When Buying Makes Sense
✅ Buy when...
- You plan to stay 5+ years in the same market
- Your down payment won't deplete emergency savings
- Total housing costs stay under 28–30% of gross income
- The local price-to-rent ratio is under 20
- You have stable, predictable income
- You want the stability of fixed housing costs long-term
⏸️ Keep renting when...
- You might move within 3–4 years
- You'd need to deplete emergency savings for the down payment
- Your income is variable or uncertain
- Local price-to-rent ratio is above 25
- You're in a high-cost market with long break-even timelines
- Home prices in your market are still falling
The True Cost of Homeownership
Most first-time buyers underestimate ongoing ownership costs beyond mortgage P&I. These are real costs that renters don't pay:
- Property taxes: 0.5–2.5% of assessed value annually. On a $350,000 home, that's $1,750–$8,750/year ($146–$729/month). Varies enormously by state — New Jersey averages 2.2%, Hawaii averages 0.3%.
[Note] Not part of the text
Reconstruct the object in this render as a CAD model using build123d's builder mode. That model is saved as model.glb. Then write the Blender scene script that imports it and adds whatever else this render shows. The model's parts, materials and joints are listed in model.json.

- Homeowner's insurance: $1,200–$6,000+/year depending on location. Has risen 20–40% in many markets since 2022, especially in Florida, Texas, and coastal California.
- PMI: Required if down payment is under 20%. Typically 0.5–1.5% of loan amount annually — drops off once you reach 20% equity.
- Maintenance and repairs: Budget 1% of home value per year on average. Older homes or those in harsh climates often run 1.5–2%. This is not optional — it compounds into major expenses if deferred.
- Closing costs: 2–5% of purchase price when you buy ($7,000–$17,500 on a $350,000 home). Plus 5–6% in agent commissions and fees when you sell.
- HOA fees: $0 for most single-family homes; $100–$800+/month for condos and planned communities.
The Price-to-Rent Ratio
The price-to-rent ratio (home price ÷ annual rent for a comparable property) is the quickest way to assess whether buying makes financial sense in a specific market:
| Below 15 | Strongly favors buying |
| 15–20 | Buying is generally competitive |
| 20–25 | Renting often makes more sense |
| Above 25 | Renting strongly favored on financial basis |
Example: A home priced at $500,000 renting for $2,200/month has a price-to-rent ratio of 500,000 ÷ (2,200 × 12) = 18.9 — in the range where buying is competitive if you plan to stay 5+ years.
The "Lock-In Effect" and 2026 Market Reality
One factor reshaping the 2026 housing market: the lock-in effect. Roughly 60% of existing homeowners have mortgages at 4% or below — and they're not selling. This suppresses inventory, keeping prices elevated even as affordability has declined at higher rates. For buyers, this means limited selection in most markets and continued price support despite higher borrowing costs.
The practical implication: don't expect a significant price correction to make buying easier. If you're waiting for prices to fall meaningfully while rates stay elevated, you may be waiting a long time. The calculus is specific to your market, your timeline, and your financial situation — not a national macro call.